From “Our Man in Manila” the title of my column here at Live in the Philippines is being threatened with a slight paraphrase: “Our Man from Manila.” From my northern suburban abode I may soon settle in a blessed island down south. 

Nothing has yet been made certain; everything stands as unofficial. I am still wrestling –mightily, too, I might add– with the question of whether or not I should move. But as to how and why the question is being asked in the first place, well – like in the case of some expat friends whom I know had moved to the Philippines owing to romantic accidents, I met someone.
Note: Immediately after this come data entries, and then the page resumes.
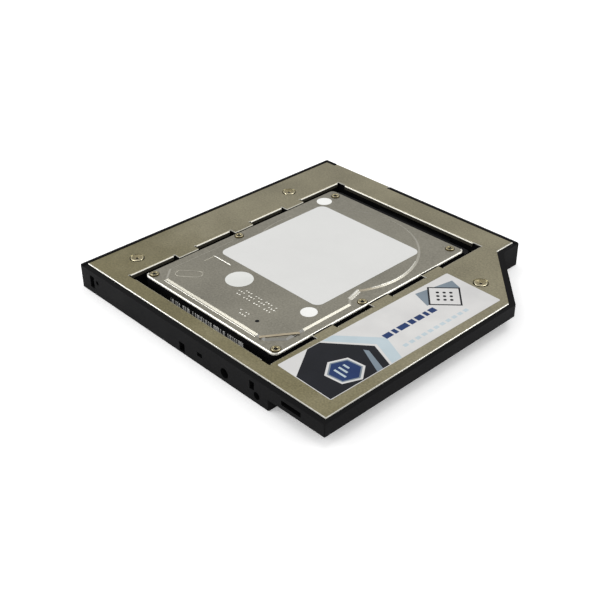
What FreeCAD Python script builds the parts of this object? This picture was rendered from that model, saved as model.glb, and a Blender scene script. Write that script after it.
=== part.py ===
import FreeCAD, Part
import math
import os
import re

from FreeCAD import Vector
import Sketcher

# Slim-bay adapter frame with a 2.5-inch hard disk in its window.
# Every formula below is in millimetres, measured from the frame's left front bottom corner:
# X to the right along the front wall, Y to the rear, Z up. Each sub-part's Placement then moves
# that corner so that the origin is at the middle of the footprint.

SIZES = {
    # Rails round the window, which with the disk give the frame its outline
    "left_rail": 18.8,
    "right_rail": 8.0,
    "front_rail": 7.95,
    "rear_rail": 11.95,
    "shelf_width": 24.8,
    "shelf_height": 5.15,
    "bay_height": 9.5,
    "corner_side": 9.8,
    "corner_run": 25.8,
    # Room between the window's edges and the disk
    "side_gap": 3.275,
    "front_gap": 5.05,
    "rear_gap": 2.85,
    "guide_gap": 0.4,
    # Frame walls
    "frame_rim": 1.8,
    "rim_rise": 0.25,
    "sheet_gap": 0.1,
    "frame_wall": 3.2,
    "frame_floor": 1.0,
    "inner_wall": 1.5,
    "rib_thickness": 1.2,
    "frame_gap": 0.2,
    "corner_round": 0.4,
    "over_cut": 1.0,
    # Steel sheets and label stock
    "sheet_thickness": 0.5,
    "plate_thickness": 0.3,
    "plate_gap": 0.15,
    "label_thickness": 0.1,
    "corner_rim": 2.4,
    "sheet_setback": 0.5,
    # Flanges and lands of the cover's window
    "bend_radius": 0.2,
    "flange_depth": 1.7,
    "relief_length": 1.0,
    "end_relief": 4.4,
    "lands": 3,
    "land_first": 21.35,
    "land_pitch": 27.3,
    "land_length": 9.0,
    # Cover screws and their dimples
    "cover_screw_left": 11.0,
    "cover_screw_shelf": 7.7,
    "cover_screw_front": 17.7,
    "cover_screw_rear": 33.1,
    "cover_head": 5.4,
    "cover_head_height": 0.45,
    "cover_shank": 2.0,
    "cover_screw_length": 3.2,
    "cover_cross_depth": 0.27,
    "cross_length": 2.8,
    "cross_width": 0.7,
    "dimple_depth": 0.5,
    "dimple_gap": 0.25,
    "boss_wall": 2.2,
    "screw_fit": 0.1,
    # Bottom plate, the tabs bent up from it and the opening that leaves its ledges under the disk
    "tab_left": 11.0,
    "tab_front": 26.0,
    "tab_rear": 22.0,
    "tab_width": 3.0,
    "tab_lip": 1.6,
    "plate_ledge": 7.5,
    "plate_ledge_front": 5.0,
    "plate_ledge_rear": 5.5,
    # Rear bracket holes
    "bracket_step": 7.3,
    "bracket_height": 5.2,
    "bracket_hole": 1.7,
    "bracket_hole_depth": 5.0,
    "bracket_boss": 4.4,
    # Front wall openings: places along the wall
    "latch_slot_left": 5.7,
    "lamp_hole_left": 10.3,
    "hook_slot_shift": 1.4,
    "key_slot_shift": 11.0,
    "button_hole_shift": 25.0,
    "clip_slot_step": 8.8,
    "pin_hole_step": 5.5,
    "bezel_slot_shelf": 6.0,
    # Front wall openings: heights and sizes
    "latch_slot_z": 2.3,
    "latch_slot_width": 2.6,
    "latch_slot_height": 4.9,
    "lamp_hole_z": 5.6,
    "lamp_hole": 1.7,
    "hook_slot_z": 0.7,
    "hook_slot_width": 2.9,
    "hook_slot_height": 3.5,
    "key_slot_z": 3.2,
    "key_slot_width": 2.7,
    "key_slot_height": 1.6,
    "button_hole_z": 3.3,
    "button_hole": 3.8,
    "clip_slot_z": 4.3,
    "clip_slot_width": 2.2,
    "clip_slot_height": 3.2,
    "pin_hole_z": 2.9,
    "pin_hole": 2.8,
    "bezel_slot_rise": 1.55,
    "bezel_slot_width": 8.6,
    "bezel_slot_height": 1.85,
    # Adapter board
    "board_left_gap": 1.4,
    "board_right_gap": 4.0,
    "board_thickness": 1.0,
    "board_standoff": 0.3,
    "board_gap": 0.25,
    "board_post": 3.6,
    "board_screw_inset": 5.5,
    "board_head": 3.4,
    "board_head_height": 1.0,
    "board_shank": 1.6,
    "board_screw_length": 1.2,
    "board_cross_depth": 0.5,
    "board_cross": 2.0,
    "chips": 3,
    "chip_length": 1.6,
    "chip_width": 0.8,
    "chip_height": 0.8,
    # Connectors
    "signal_contacts": 7,
    "power_contacts": 15,
    "slim_contacts": 6,
    "pitches_across": 55,
    "contact_width": 0.7,
    "contact_thickness": 0.12,
    "contact_first": 0.35,
    "contact_inset": 0.8,
    "socket_shift": 4.8,
    "connector_height": 4.1,
    "tongue_margin": 1.53,
    "tongue_split": 2.4,
    "tongue_thickness": 1.2,
    "tongue_key": 1.3,
    "tongue_key_width": 1.2,
    "tongue_gap": 0.3,
    "tongue_inset": 0.4,
    "nose_side": 1.8,
    "nose_height": 3.6,
    "nose_length": 3.8,
    "nose_gap": 0.3,
    "plug_wall": 1.1,
    "plug_skin": 0.4,
    "plug_back": 1.0,
    "plug_fit": 0.1,
    "socket_body_depth": 3.3,
    "host_plug_left": 6.5,
    "host_side": 4.2,
    "host_headroom": 1.4,
    "host_setback": 1.6,
    "host_plug_inset": 0.2,
    "host_gap": 0.5,
    "host_wall": 0.8,
    # Disk housing
    "drive_width": 69.85,
    "drive_length": 100.2,
    "drive_height": 9.1,
    "drive_corner": 2.0,
    "mount_hole_inset": 4.07,
    "mount_hole_rear": 14.0,
    "mount_hole_front": 9.6,
    "mount_hole": 2.5,
    "mount_hole_depth": 3.0,
    "side_hole_depth": 1.5,
    "mount_hole_height": 3.0,
    "mount_clear_hole": 3.4,
    "rear_step": 1.0,
    "rear_ledge": 3.8,
    # Disk cover plate
    "cover_inset": 0.1,
    "cover_thickness": 0.65,
    "relief_height": 0.4,
    "relief_slope": 65.0,
    "rim_bevel": 0.25,
    "gasket_thickness": 0.3,
    "gasket_inset": 0.4,
    "gasket_width": 0.7,
    "platter_shift": 0.475,
    "platter_rear": 33.4,
    "platter_edge": 3.525,
    "relief_side": 3.3,
    "relief_front": 3.0,
    "relief_corner_x": 8.3,
    "relief_corner_y": 8.6,
    "relief_notch_y": 38.8,
    "relief_notch_depth": 2.4,
    "breather_right": 18.25,
    "breather_front": 8.8,
    "breather": 1.6,
    "stamp_depth": 0.15,
    "stamp_x": 8.0,
    "stamp_y": 21.3,
    "stamp_width": 9.3,
    "stamp_height": 5.0,
    "slant_x": 11.4,
    "slant_y": 11.5,
    "slant_length": 10.0,
    "slant_width": 4.0,
    "slant_angle": 40.0,
    "slant_depth": 0.06,
    # Heads of the disk cover's screws
    "disk_screw_front": 2.7,
    "disk_screw_front_inset": 2.3,
    "disk_screw_mid": 43.2,
    "disk_screw_mid_inset": 2.2,
    "disk_screw_rear": 3.0,
    "disk_screw_rear_inset": 4.6,
    "disk_head": 3.6,
    "disk_head_rise": 0.15,
    "star_width": 1.6,
    "star_depth": 0.27,
    # Labels and seals on the disk
    "drive_label_left": 7.1,
    "drive_label_right": 10.25,
    "drive_label_front": 29.3,
    "drive_label_rear": 13.1,
    "drive_label_corner": 3.0,
    "seal_large": 10.3,
    "seal_large_left": 27.1,
    "seal_large_front": 22.0,
    "seal_right": 6.0,
    "seal_right_side": 9.95,
    "seal_right_front": 25.0,
    "seal_rear": 6.2,
    "seal_rear_left": 4.9,
    "seal_rear_back": 9.7,
    "end_label_left": 15.2,
    "end_label_right": 15.55,
    "end_label_z": 1.2,
    "end_label_height": 4.4,
    # Disk circuit board and motor
    "drive_board_inset": 6.4,
    "drive_board_reach": 20.0,
    "drive_board_level": 0.7,
    "drive_board_thickness": 0.8,
    "drive_board_gap": 0.2,
    "motor_diameter": 24.0,
    "motor_hub": 9.6,
    "motor_step": 0.4,
    "motor_level": 0.4,
    "motor_seat": 0.8,
    "motor_gap": 0.25,
    # Sticker on the cover
    "sticker_window": 2.35,
    "sticker_side": 6.05,
    "sticker_front": 9.55,
    "sticker_corner": 1.35,
    "sticker_turn": 1.15,
}

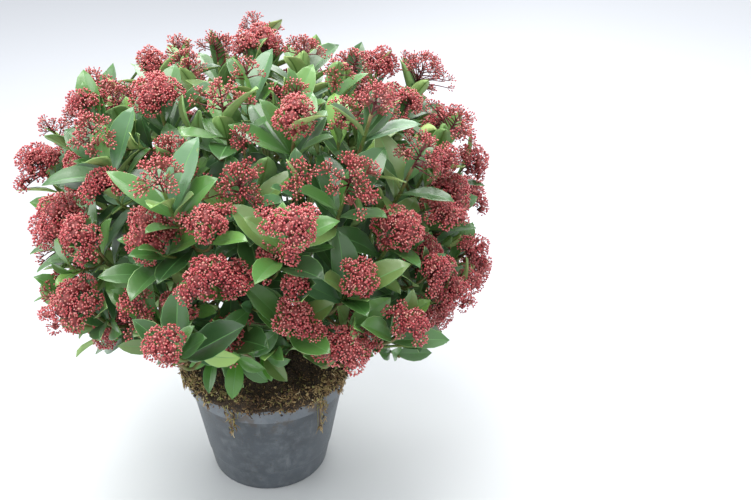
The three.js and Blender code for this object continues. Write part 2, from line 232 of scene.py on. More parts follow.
class Shells:
    """Closed shells, collected to be joined into one piece."""

    def __init__(self):
        self.points = []
        self.corners = []
        self.sizes = []
        self.tones = []
        self.count = 0

    def add(self, points, *groups):
        """Copies of one shell, as (copies, points, 3). A group is the faces of one copy, and the finish
        number of each, alike in all copies or by copy."""
        copies, size = points.shape[:2]
        starts = self.count + size * np.arange(copies)[:, None, None]
        for faces, tones in groups:
            faces = np.asarray(faces)
            self.corners.append((faces + starts).ravel())
            self.sizes.append(np.full(copies * len(faces), faces.shape[1]))
            self.tones.append(np.broadcast_to(tones, (copies, len(faces))).ravel())
        self.points.append(points.reshape(-1, 3))
        self.count += copies * size

    def mesh(self, name, finishes):
        corners = np.concatenate(self.corners)
        sizes = np.concatenate(self.sizes)
        mesh = bpy.data.meshes.new(name)
        mesh.vertices.add(self.count)
        mesh.vertices.foreach_set("co", np.concatenate(self.points).ravel())
        mesh.loops.add(len(corners))
        mesh.loops.foreach_set("vertex_index", corners)
        mesh.polygons.add(len(sizes))
        mesh.polygons.foreach_set("loop_start", np.cumsum(sizes) - sizes)
        mesh.polygons.foreach_set("material_index", np.concatenate(self.tones))
        mesh.polygons.foreach_set("use_smooth", np.ones(len(sizes), bool))
        mesh.update(calc_edges=True)
        for finish in finishes:
            mesh.materials.append(finish)
        piece = bpy.data.objects.new(name, mesh)
        bpy.context.scene.collection.objects.link(piece)
        return piece

    def piece(self, name, finishes, slot, *nodes):
        """The shells as one piece of the plant, in place of CAD nodes."""
        piece = self.mesh(name, finishes)
        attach(piece, "root")
        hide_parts(*nodes)
        return piece


def rounded(corners, steps=6):
    """An outline of (radius, height) points, from corners of (radius, height, size of the rounding)."""
    outline = []
    for index, (radius, height, rounding) in enumerate(corners):
        corner = np.array((radius, height))
        if not rounding:
            outline.append(corner)
            continue
        before = corner + rounding * unit(np.array(corners[index - 1][:2]) - corner)
        after = corner + rounding * unit(np.array(corners[index + 1][:2]) - corner)
        for t in np.linspace(0, 1, steps):
            outline.append((1 - t) ** 2 * before + 2 * t * (1 - t) * corner + t**2 * after)
    return np.array(outline)


def about_axis(turns, radii, heights):
    """Points by their turn about the pot's axis, their distance from it and their height."""
    return np.stack([radii * np.cos(turns), radii * np.sin(turns), heights + 0 * turns], -1)


def skin(rows, sides):
    """The quads between rows of points, and the fans that close the two ends on a point each, which come
    after the rows."""
    side = np.arange(sides)
    after = (side + 1) % sides
    low = sides * np.arange(rows - 1)[:, None]
    quads = np.stack([low + side, low + sides + side, low + sides + after, low + after], -1).reshape(-1, 4)
    last = sides * (rows - 1)
    foot_fan = np.stack([np.full(sides, rows * sides), side, after], -1)
    tip_fan = np.stack([np.full(sides, rows * sides + 1), last + after, last + side], -1)
    return quads, np.concatenate([foot_fan, tip_fan])


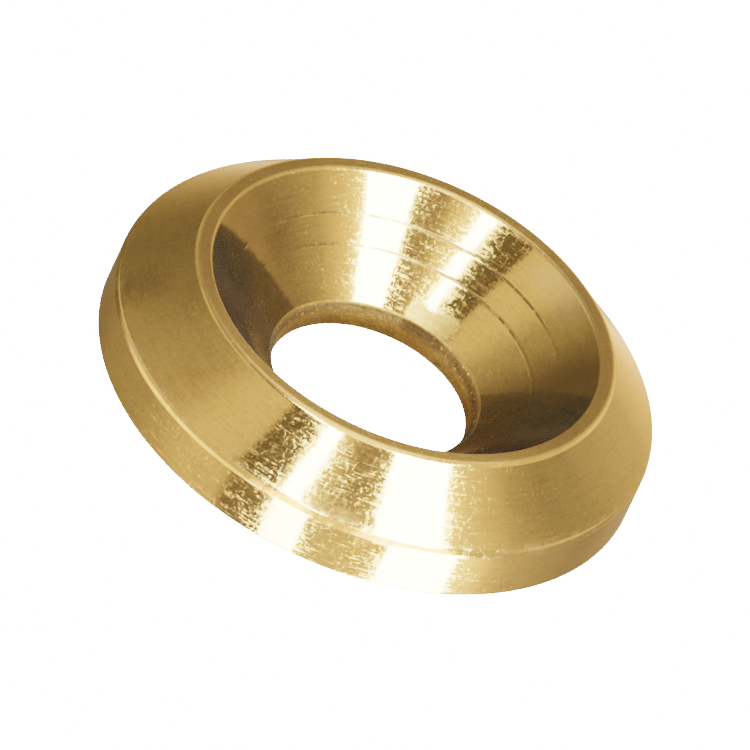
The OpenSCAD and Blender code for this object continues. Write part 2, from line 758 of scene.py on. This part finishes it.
def brass_colour(at, zones, wear_and_shade, finish):
    """Colour of the brass: it dulls in the hole, on the rim, in random clouds and where worn.

    Painted shade darkens the ends of the seat and of the rim and soft patches, and a
    painted highlight lightens the front of the rim. Painted shade in the hole, the paler
    patch near the mouth and the rubbed ridge, painted shade at the lead and in the ring
    lines, and painted shade at the ends of the seat's foot are laid over that in turn.
    """
    smooth = at.graph.smooth
    blend = at.graph.blend
    clouds = smooth(at.noise(0.35, 3.0, 0.55), 0.52, 0.78)
    specks = smooth(at.noise(3.0, 4.0, 0.7), 0.5, 0.68)
    drift = (at.noise(0.8) - 0.5) * 0.45
    mottle = (at.noise(2.4, 4.0, 0.65) - 0.38) * 0.25
    fine = at.noise(5.0, 3.0, 0.6) + at.lathe(6.0, 9.0, 3.0, 0.6) - 1.0
    # Painted shade at the rim's right and left ends, and a painted highlight at its front
    rim_end_shade = smooth(at.sideways, 0.5, 0.9) * 0.3
    rim_front_highlight = smooth(at.backward, -0.3, -0.8) * 0.5
    dullness_and_shade = (
        zones.hole * (specks * 0.4 + 0.5 - wear_and_shade.sparkle * 0.9)
        + zones.rim * (0.5 + rim_end_shade - rim_front_highlight)
        + clouds * 0.15
        + drift
        + mottle
        + fine * wear_and_shade.calm
        + wear_and_shade.shadow
        + wear_and_shade.side_shade * 0.88
        + wear_and_shade.worn * 0.8
    )
    # Painted shade in the hole, darker towards its front and back than at its sides, lightest
    # at the right
    hole_shade = zones.hole * smooth(off(at.rightward, -0.25), 0.95, 0.35, start=0.1, end=0.88)
    pale = wear_and_shade.pale_patch * 0.6 + zones.ridge * wear_and_shade.bare * 0.5
    # Painted shade at the lead, where the hole opens out, and along the tool marks at the back
    deep_shade = zones.lead * (0.75 - wear_and_shade.sparkle * 0.6) + wear_and_shade.ring_shade * 0.85
    colour = blend(dullness_and_shade, tuple(finish.bright), tuple(finish.worn))
    colour = blend(hole_shade, colour, tuple(finish.drilled))
    colour = blend(pale, colour, tuple(finish.pale))
    colour = blend(deep_shade, colour, tuple(finish.deep_shade))
    # Painted shade at both ends of the seat's foot
    return blend(wear_and_shade.foot * 0.8, colour, tuple(finish.foot_shade_colour))


def brass_roughness(at, zones, wear_and_shade, finish):
    """Roughness of the brass, with the small marks that scatter the light.

    Flecks, upright scratches and streaks are strongest at the front and the back, and
    stronger below the height of the ridge than above it. Pits lie all over, in patches.
    """
    smooth = at.graph.smooth
    flecks = smooth(at.noise(10.0, 2.0, 0.7), 0.50, 0.70)
    upright = smooth(at.lathe(60.0, 3.2, 1.5), 0.50, 0.70)
    streaks = smooth(at.lathe(11.0, 9.0, 2.0, 0.65), 0.48, 0.68)
    pits = smooth(at.noise(7.0, 1.0), 0.60, 0.68)
    patches = smooth(at.noise(0.9), 0.35, 0.60)
    middle = smooth(at.sideways, 0.85, 0.45) * 0.85 + 0.15
    low = smooth(at.z, 2.5, 2.3, start=1.0, end=1.8)
    marks = flecks * 0.07 + upright * 0.06 + streaks * (patches * 0.6 + 0.4) * 0.11
    return (
        finish.roughness
        + zones.hole * (finish.hole_roughness - finish.roughness)
        + zones.rim * 0.1
        + zones.edge * 0.10
        + zones.ridge * (0.04 + wear_and_shade.bare * 0.07)
        + (at.noise(1.2) - 0.5) * 0.03
        + middle * low * marks
        + pits * (patches * 0.08 + 0.04) * wear_and_shade.calm
        + wear_and_shade.side_shade * 0.02
        + wear_and_shade.worn * 0.3
        + wear_and_shade.foot * 0.30
        + wear_and_shade.ring_shade * 0.20
    )


def brass_material(finish):
    """Bright turned brass with lathe lines, pits, flecks, a dull hole, and painted shade."""
    material = bpy.data.materials.new("Turned brass")
    graph = Graph(material)
    at = Place(graph)
    zones = Zones(at)
    wear_and_shade = WearAndShade(at, zones)
    bump = graph.add(
        "ShaderNodeBump",
        inputs={"Strength": 1.0, "Distance": MM, "Height": brass_height(at, zones)},
    )
    shader = graph.add(
        "ShaderNodeBsdfPrincipled",
        {"distribution": "MULTI_GGX"},
        {
            "Base Color": brass_colour(at, zones, wear_and_shade, finish),
            "Metallic": 1.0,
            "Roughness": brass_roughness(at, zones, wear_and_shade, finish),
            "Normal": bump,
            "Specular Tint": tuple(finish.grazing),
            "Sheen Weight": finish.dust,
            "Sheen Roughness": 0.9,
        },
    )
    graph.add("ShaderNodeOutputMaterial", inputs={"Surface": shader})
    return material


class MESH_OT_turned_washer(bpy.types.Operator):
    """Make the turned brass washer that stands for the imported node"""

    bl_idname = "mesh.turned_washer"
    bl_label = "Turned Washer"

    def execute(self, context):
        piece = turned_ring(PIECE, context.scene.washer_sizes)
        piece.data.materials.append(brass_material(context.scene.brass_finish))
        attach(piece, BODY)
        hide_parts(NODE)
        return {"FINISHED"}


# Studio

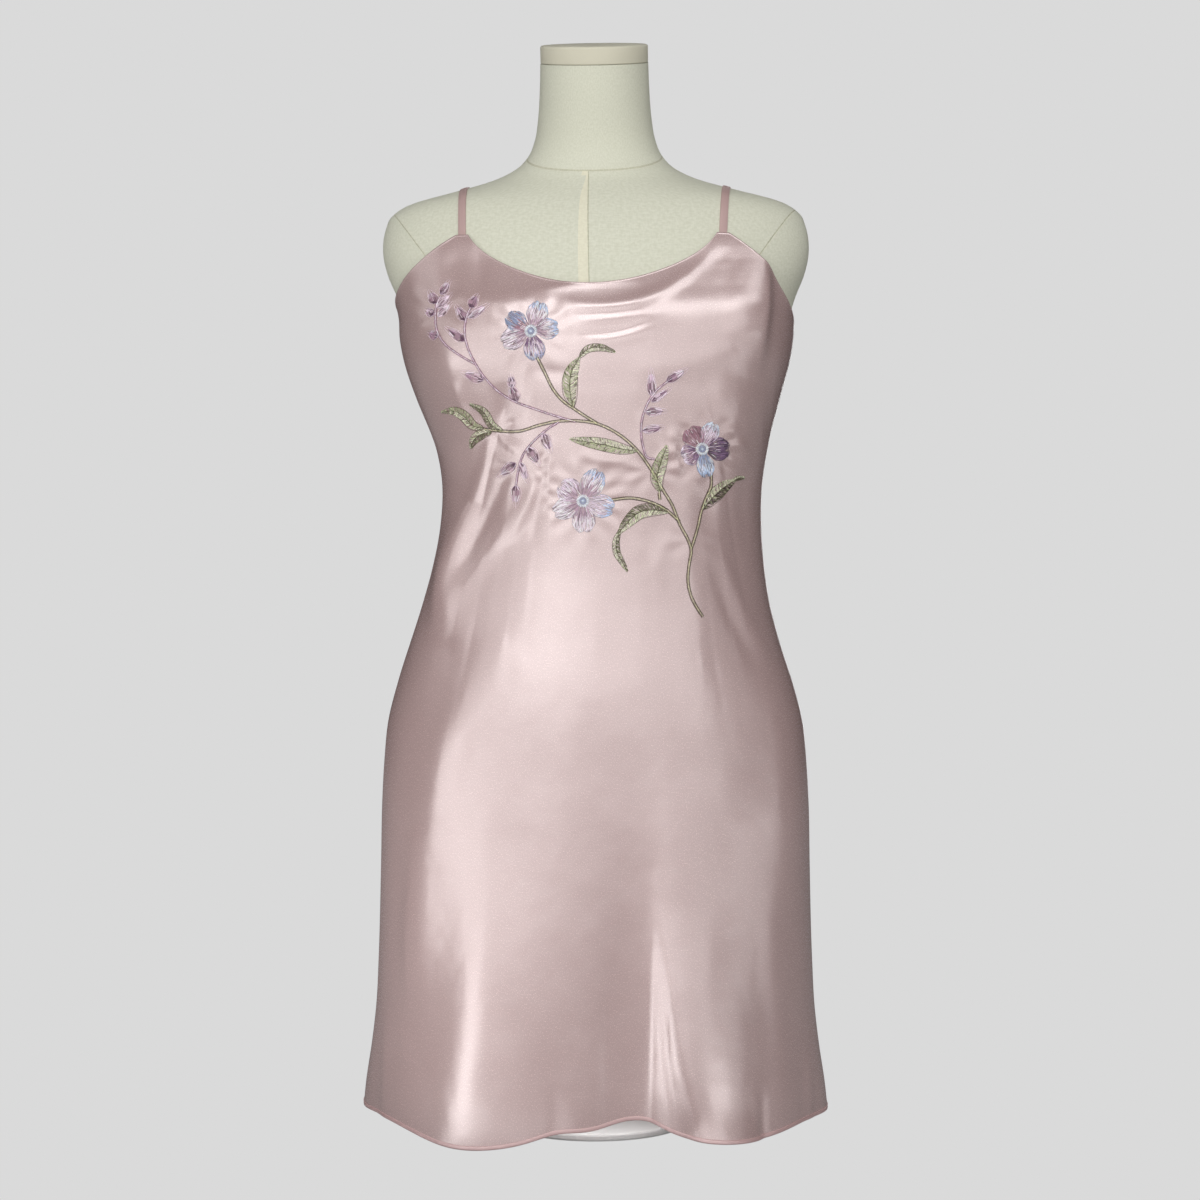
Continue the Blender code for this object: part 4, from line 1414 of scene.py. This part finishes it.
def sew_petal(threads, petal):
    """Fine short stitches from the heart out, in five rows that cross into each other, and a darker
    outline round the edge as painted shade between the petals.
    """
    for level, (part, other, start, end, count) in enumerate(PETAL_BANDS):
        for k in range(count):
            side = -1.0 + 2.0 * (k + 0.5) / count
            ragged = 0.06 * threads.random.standard_normal()
            first = petal_place(petal, max(start + ragged, 0.0), side)
            last = petal_place(petal, min(end + ragged, 1.0 + 0.02 * (k % 2)), side)
            chance = threads.random.random()
            colour = petal[part] if chance < 0.5 else petal[other]
            if chance > 0.88:
                colour = 0.55 * petal["heart"]
            elif chance > 0.80:
                colour = PALE_LILAC
            threads.add(first + threads.jitter(0.25), last + threads.jitter(0.25),
                        width=0.56, colour=colour, lift=0.10 + 0.04 * level, vary=0.20)
    # The outline stitches, at half the rim's colour, are painted shade between the petals.
    outline = [petal_place(petal, share, -1.0) for share in np.linspace(0.15, 1.0, 7)]
    outline += [petal_place(petal, 1.0, side) for side in np.linspace(-0.75, 0.75, 7)]
    outline += [petal_place(petal, share, 1.0) for share in np.linspace(1.0, 0.15, 7)]
    for first, last in zip(outline, outline[1:]):
        threads.add(first, last, width=0.42, colour=petal["rim"] * 0.5, lift=0.04)


def sew_heart(threads, across, down):
    """The flower's middle: a white ring, a blue ring and a dark eye."""
    middle = np.array((across, down), dtype=float)
    rings = ((3.6, 6.6, 26, WHITE_BLUE, 0.55), (1.6, 3.6, 15, GREY_BLUE, 0.65),
             (0.2, 1.6, 7, PALE_BLUE, 0.5))
    for inner, outer, count, colour, lift in rings:
        for k in range(count):
            turn = direction(360.0 * k / count)
            skew = direction(360.0 * k / count + HEART_TWIST)
            threads.add(middle + turn * inner, middle + skew * outer,
                        width=0.8, colour=colour, lift=lift)


flower_threads = Threads(seed=11)
for row in PETAL_ROWS:
    sew_petal(flower_threads, named(PETAL_COLUMNS, row))
for across, down in sorted({row[:2] for row in PETAL_ROWS}):
    sew_heart(flower_threads, across, down)
flowers = flower_threads.lay("embroidery_flowers", front_surface, thread)


# %% Stems and leaves
def through(points, spacing):
    """Evenly spaced places on a smooth line through a few given ones."""
    points = np.array(points, dtype=float)
    run = run_along(points)
    across = smooth_curve(run, points[:, 0])
    down = smooth_curve(run, points[:, 1])
    steps = np.linspace(0.0, run[-1], max(3, int(run[-1] / spacing) + 1))
    return np.stack((across(steps), down(steps)), axis=-1)


def beside(line):
    """The direction across a line at each of its places."""
    ahead = unit_vectors(np.gradient(line, axis=0))
    return np.stack((-ahead[:, 1], ahead[:, 0]), axis=-1)


# The deep olive is painted shade at the sides of stems and along the leaves' edges, and it is also
# the thread colour of the leaf ribs.
OLIVE_RIB_AND_EDGE_SHADE = linear(80, 70, 48)
PALE_OLIVE = linear(208, 202, 164)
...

I met someone special, and wonderful, and golden, someone who has utterly rocked my former artlessly bachelor world but who lives several hundred kilometres away from it – in Davao City.

This should explain my capricious whereabouts, my flying back and forth, to Davao then Manila then to Davao again: a vicious cycle of budget airline tickets, turbulence, and flights before dawn. The distance is inconvenient but not impossible. One week, I am chasing the MRT train on my way to a client meeting; the next, I am walking leisurely amidst the fake conifers and sunken gardens of People’s Park – a city rat slowed down by the provincial, tranquil commonplace. I wonder if I shall soon find solid ground in the place where I discovered such unplanned joy, such serendipitous affairs.

While the adjustment that a strange land requires of a domestic traveller is not shockingly difficult compared to that required of foreign ones, it is also not insignificant. Oh, how many times I’ve pretended to understand the Visaya being spoken to me by Victoria Plaza Mall salesgirls and Basti’s Brew baristas. (“Sorry, hindi ko maintindihan, taga-Manila ako. Basta kulang ang sukli.”) The traffic-free roads still thrill me; the supposed “fast food” service still exasperates me. And until now it hasn’t sunken in, those seventy-five-peso movie tickets that cost just as much as a tumbler of popcorn in, say, Eastwood. Seventy-bloody-five! Now, there aren’t any IMAX theatres or cinemas with Globe Platinum Lazy Boy Seats, but I believe I can cope.

I have to, if I do decide to move. An expat’s transition, then: way too local though I may be, it is similar to what I am feeling. Unofficially.